**Do this:** Lift out, unaltered, the lines of the material below between the line holding "if empty is" and the line holding "NODES[node].hide_render = NODES[node].hide_viewport", counting both.

· · · · · · ·

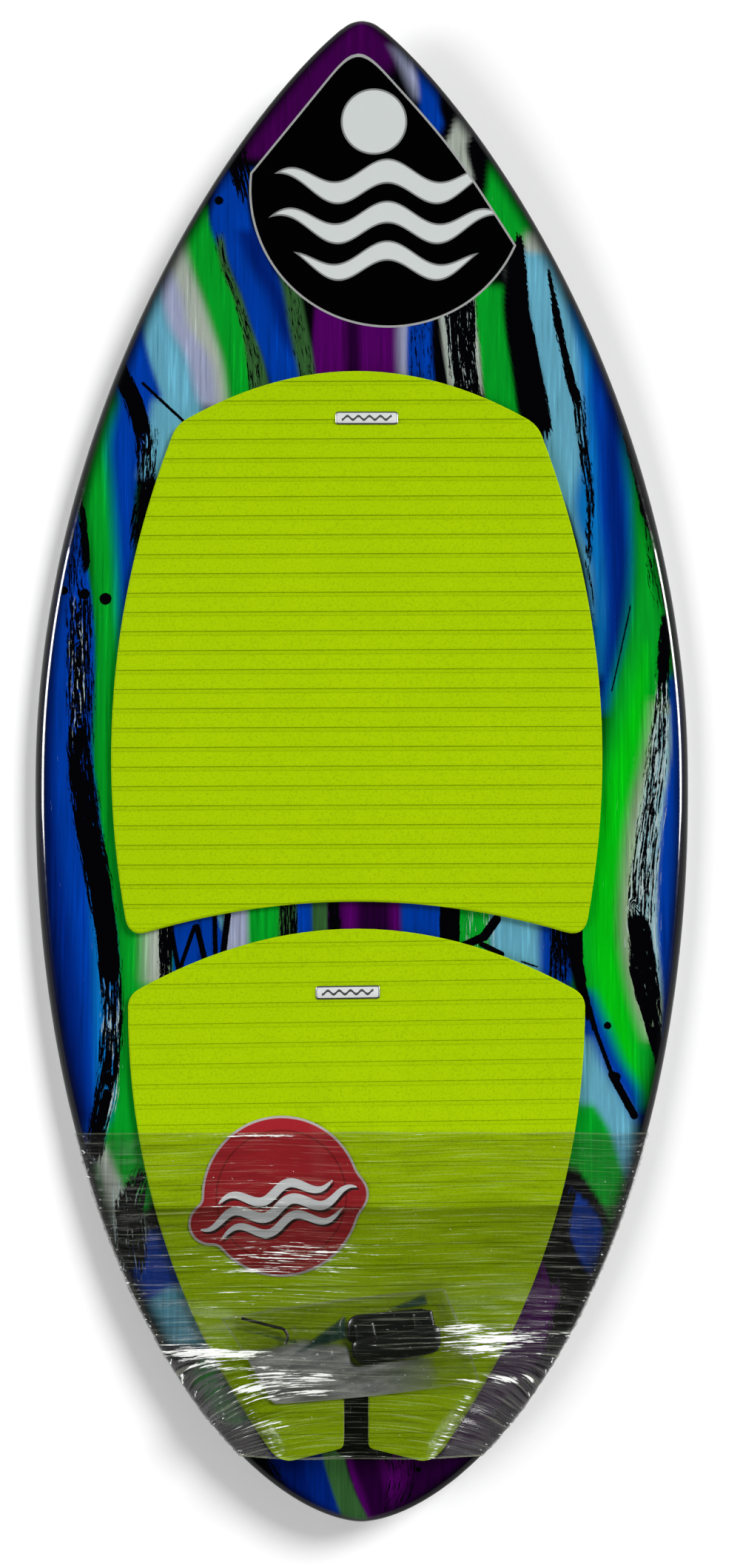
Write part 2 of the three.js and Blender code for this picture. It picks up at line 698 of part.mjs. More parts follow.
// Upper or lower convex boundary of points sorted by x.
function taut(points, sign) {
  const kept = [];
  for (const point of points) {
    while (kept.length > 1) {
      const [a, b] = kept.slice(-2);
      const turn = (b[0] - a[0]) * (point[1] - a[1]) - (b[1] - a[1]) * (point[0] - a[0]);
      if (sign * turn < 0) break;
      kept.pop();
    }
    kept.push(point);
  }
  return kept;
}

function heightOn(line, x) {
  const next = Math.max(1, line.findIndex((point) => point[0] >= x));
  const [a, b] = [line[next - 1], line[next]];
  return lerp(a[1], b[1], clamp01((x - a[0]) / (b[0] - a[0])));
}

// Points of the board's section at y: the rounded rail, the deck and the bottom.
function railPoints(y, side) {
  const half = halfWidth(y);
  const edge = (reach, z, angle) => [side * (half - reach + reach * Math.cos(radians(angle))), z];
  const rise = deckZ(half, y) - apexZ(y);
  const drop = apexZ(y) - bottomZ(y);
  const upper = [0, 20, 40, 65, 90].map((angle) =>
    edge(DECK_EDGE, apexZ(y) + rise * Math.sin(radians(angle)), angle));
  const lower = [0, 45, 90].map((angle) => edge(BOTTOM_EDGE, apexZ(y) - drop * Math.sin(radians(angle)), angle));
  return { upper, lower };
}

// One taut section of film around the board, offset outwards by a distance. Underneath it hangs
// a little slack, clear of the fin boxes.
function filmSection(y, distance) {
  const step = (FILM_FRONT - FILM_BACK) / FILM_STATIONS;
  const half = halfWidth(y);
  const [right, left] = [railPoints(y, 1), railPoints(y, -1)];
  const over = [...right.upper, ...left.upper];
  for (let k = -FILM_SAMPLES; k <= FILM_SAMPLES; k++) {
    const x = (k / FILM_SAMPLES) * (half - DECK_EDGE);
    const heights = [y - step, y - step / 2, y, y + step / 2, y + step].map((near) => coveredHeight(x, near));
    over.push([x, bottomZ(y) + Math.max(...heights)]);
  }
  const byX = (a, b) => a[0] - b[0] || a[1] - b[1];
  const top = taut(over.sort(byX), 1);
  const under = taut([...right.lower, ...left.lower].sort(byX), -1);
  const loop = [];
  for (let k = 0; k < 2 * FILM_COLUMNS; k++) {
    const x = half * Math.cos((Math.PI * k) / FILM_COLUMNS);
    const onRail = k % FILM_COLUMNS === 0;
    loop.push([x, onRail ? apexZ(y) : heightOn(k < FILM_COLUMNS ? top : under, x)]);
  }
  return loop.map(([x, z], k) => {
    const before = loop.at(k - 1);
    const after = loop[(k + 1) % loop.length];
    const normal = new THREE.Vector2(after[1] - before[1], before[0] - after[0]).normalize();
    const slack = FILM_SLACK * Math.min(0, normal.y);
    return [x + distance * normal.x, y, z + distance * normal.y + slack];
  });
}

// Thin sleeve of stretch film around the tail, open at both ends.
function filmSleeve() {
  const stations = [];
  for (let i = 0; i <= FILM_STATIONS; i++) stations.push(lerp(FILM_FRONT, FILM_BACK, i / FILM_STATIONS));
  const inner = stations.map((y) => filmSection(y, FILM_GAP));
  const outer = stations.map((y) => filmSection(y, FILM_GAP + FILM)).reverse();
  return toSolid(skinLoops([...inner, ...outer], true));
}

// ---------------------------------------------------------------- assembly

const LOOKS = {
  foam: { color: 0xe9e6dc, roughness: 0.9, metalness: 0 },
  denseFoam: { color: 0xc9b68c, roughness: 0.9, metalness: 0 },
  wood: { color: 0xb98f5a, roughness: 0.7, metalness: 0 },
  deck: { color: 0x1c46a8, roughness: 0.15, metalness: 0 },
  bottom: { color: 0x101114, roughness: 0.15, metalness: 0 },
  plastic: { color: 0x17181a, roughness: 0.45, metalness: 0 },
  steel: { color: 0x8f9296, roughness: 0.35, metalness: 1 },
  darkSteel: { color: 0x2c2b2c, roughness: 0.4, metalness: 1 },
  lime: { color: 0xa4cc08, roughness: 0.75, metalness: 0 },
  adhesive: { color: 0xd9d3bd, roughness: 0.6, metalness: 0 },
  badge: { color: 0xd8dadc, roughness: 0.4, metalness: 0 },
  card: { color: 0xc3202f, roughness: 0.5, metalness: 0 },
  clear: { color: 0xdfe6e8, roughness: 0.2, metalness: 0 },
};

const board = new THREE.Group();

function add(name, solid, look) {
  const mesh = new THREE.Mesh(toGeometry(solid), new THREE.MeshStandardMaterial(LOOKS[look]));
  mesh.name = name;
  board.add(mesh);
}

const SIDES = { left: -1, right: 1 };
const core = wholeCore();
const bottomOpenings = finPocket(1).add(finPocket(-1));

add("deck_laminate", deckSkin(), "deck");
add("bottom_laminate", bottomSkin().subtract(bottomOpenings), "bottom");
add("stringer", core.intersect(slabBetween(-STRINGER_HALF, STRINGER_HALF)), "wood");

for (const [name, side] of Object.entries(SIDES)) {
  add(`foam_core_${name}`, coreHalf(core, side), "foam");
  add(`fin_block_${name}`, finBlock(core, side), "denseFoam");
  add(`fin_box_${name}`, finBox(side), "plastic");
  add(`grub_screw_${name}_front`, grubScrew(side, 1), "steel");
  add(`grub_screw_${name}_rear`, grubScrew(side, -1), "steel");
  add(`tail_kick_${name}`, tailKick(side), "lime");
}

add("front_pad_adhesive", adhesive(frontPadShape(), FRONT_AREA), "adhesive");
add("front_pad", frontPad(), "lime");
add("front_badge", badge(4, 272, frontPadTop), "badge");
add("rear_pad_adhesive", adhesive(rearPadShape(), REAR_AREA), "adhesive");
add("arch_bar", archBar(), "lime");
add("rear_pad", rearPad(), "lime");
add("rear_badge", badge(-11, -197, rearPadTop), "badge");

add("round_card", roundCard(), "card");
add("fin_pouch", pouch(), "clear");
add("fin_left", fin(0), "plastic");
add("fin_right", fin(1), "plastic");
add("hex_key", hexKey(), "darkSteel");
add("tail_film", filmSleeve(), "clear");

export default board;
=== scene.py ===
"""A wakesurf board, wrapped for sale: painted deck, grooved foam pads, and a stretch film over the
tail that holds a round card and a bag with two fins and their key.

Shapes are worked out in millimetres in the CAD's frame (+Z up, +Y to the nose, +X to the right) and
turned into metres when a mesh is made. Colours are 8 bit values.
"""

import math

import bpy
import numpy as np
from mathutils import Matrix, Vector
from mathutils.geometry import delaunay_2d_cdt


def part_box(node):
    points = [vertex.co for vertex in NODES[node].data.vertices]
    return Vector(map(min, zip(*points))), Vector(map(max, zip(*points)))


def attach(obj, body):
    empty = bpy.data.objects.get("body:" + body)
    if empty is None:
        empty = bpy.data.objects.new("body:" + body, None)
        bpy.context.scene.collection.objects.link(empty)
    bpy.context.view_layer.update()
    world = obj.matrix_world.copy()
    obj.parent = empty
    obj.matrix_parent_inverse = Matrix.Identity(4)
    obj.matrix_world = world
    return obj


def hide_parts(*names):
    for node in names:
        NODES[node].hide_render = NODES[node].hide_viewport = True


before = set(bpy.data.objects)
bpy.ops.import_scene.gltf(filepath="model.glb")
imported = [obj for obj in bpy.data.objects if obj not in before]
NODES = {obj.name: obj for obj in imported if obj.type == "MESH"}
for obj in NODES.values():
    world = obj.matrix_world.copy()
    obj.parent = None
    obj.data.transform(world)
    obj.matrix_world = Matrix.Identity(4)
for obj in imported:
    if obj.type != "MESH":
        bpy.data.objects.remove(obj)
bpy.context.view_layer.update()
BOARD = "board"
MM = 0.001
TAU = 2 * math.pi

# ------------------------------------------------------------------ shape of the board

HALF = 605.5
WIDTH = 530
THICKNESS = 22
TIP_THINNING = 0.5
DECK_CROWN = 1.5
FLAT_FRONT, FLAT_BACK = 60, -90
NOSE_ROCKER, TAIL_ROCKER = 48, 32
WIDEST_Y = -7.5
NOSE_CURVE = (617.5, 1.95, 0.815)
TAIL_CURVE = (598, 2.12, 0.584)
NOSE_TIP_RADIUS, NOSE_TIP_SPAN = 24, 7
APEX_HEIGHT = 0.42
DECK_EDGE, BOTTOM_EDGE = 10, 5
SKIN = 1
SPINE = 0.9
FIN_BOX = dict(x=118, y=-452, half_length=46.3, half_width=12.3, round=5, toe=math.radians(4))
PAD_X = -4
PAD_LIFT = 1.5
PAD = 4.5
REAR_FRONT, REAR_BACK = -199, -560
REAR_HALF_FRONT, REAR_HALF_BACK, REAR_BOW = 182, 60, 32
SLOT_HALF, SLOT_TOP, SLOT_FOOT = 9.5, -490, -548
ARCH_HALF_TOP, ARCH_HALF_FOOT, ARCH_RISE = 20, 40, 2.5
ARCH_FRONT, ARCH_RAMP = -270, 40
KICK_START, KICK_TOP, KICK_RISE, KICK_BEVEL = -510, -550, 14, 12


def smoothstep(t):
    t = np.clip(t, 0, 1)
    return t * t * (3 - 2 * t)


def lerp(a, b, t):
    return a + (b - a) * t


def half_width(y):
    y = np.asarray(y, float)
    t = np.abs(y - WIDEST_Y)
    out = np.zeros_like(t)
    for front, (reach, power, fullness) in ((True, NOSE_CURVE), (False, TAIL_CURVE)):
        inside = np.clip(1 - np.clip(t / reach, 0, 1) ** power, 0, 1)
        out = np.where((y > WIDEST_Y) == front, WIDTH / 2 * inside**fullness, out)
    tip = HALF - y
    rounded = np.sqrt(np.clip(NOSE_TIP_RADIUS**2 - (NOSE_TIP_RADIUS - tip) ** 2, 0, None))
    return np.where(tip > NOSE_TIP_SPAN, out, rounded)


def bottom_z(y):
    y = np.asarray(y, float)
    nose = NOSE_ROCKER * (np.clip(y - FLAT_FRONT, 0, None) / (HALF - FLAT_FRONT)) ** 2
    tail = TAIL_ROCKER * (np.clip(FLAT_BACK - y, 0, None) / (HALF + FLAT_BACK)) ** 2
    return nose + tail


def thickness(y):
    return THICKNESS * (1 - TIP_THINNING * np.abs(np.asarray(y, float) / HALF) ** 3)


def apex_z(y):
    """Height of the rail's outermost line."""
    return bottom_z(y) + APEX_HEIGHT * thickness(y)


def deck_z(x, y):
    across = np.minimum(1, np.abs(x) / np.maximum(half_width(y), 1))
    return bottom_z(y) + thickness(y) - DECK_CROWN * across**2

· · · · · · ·

**Solution to this exercise:**
    if empty is None:
        empty = bpy.data.objects.new("body:" + body, None)
        bpy.context.scene.collection.objects.link(empty)
    bpy.context.view_layer.update()
    world = obj.matrix_world.copy()
    obj.parent = empty
    obj.matrix_parent_inverse = Matrix.Identity(4)
    obj.matrix_world = world
    return obj


def hide_parts(*names):
    for node in names:
        NODES[node].hide_render = NODES[node].hide_viewport = True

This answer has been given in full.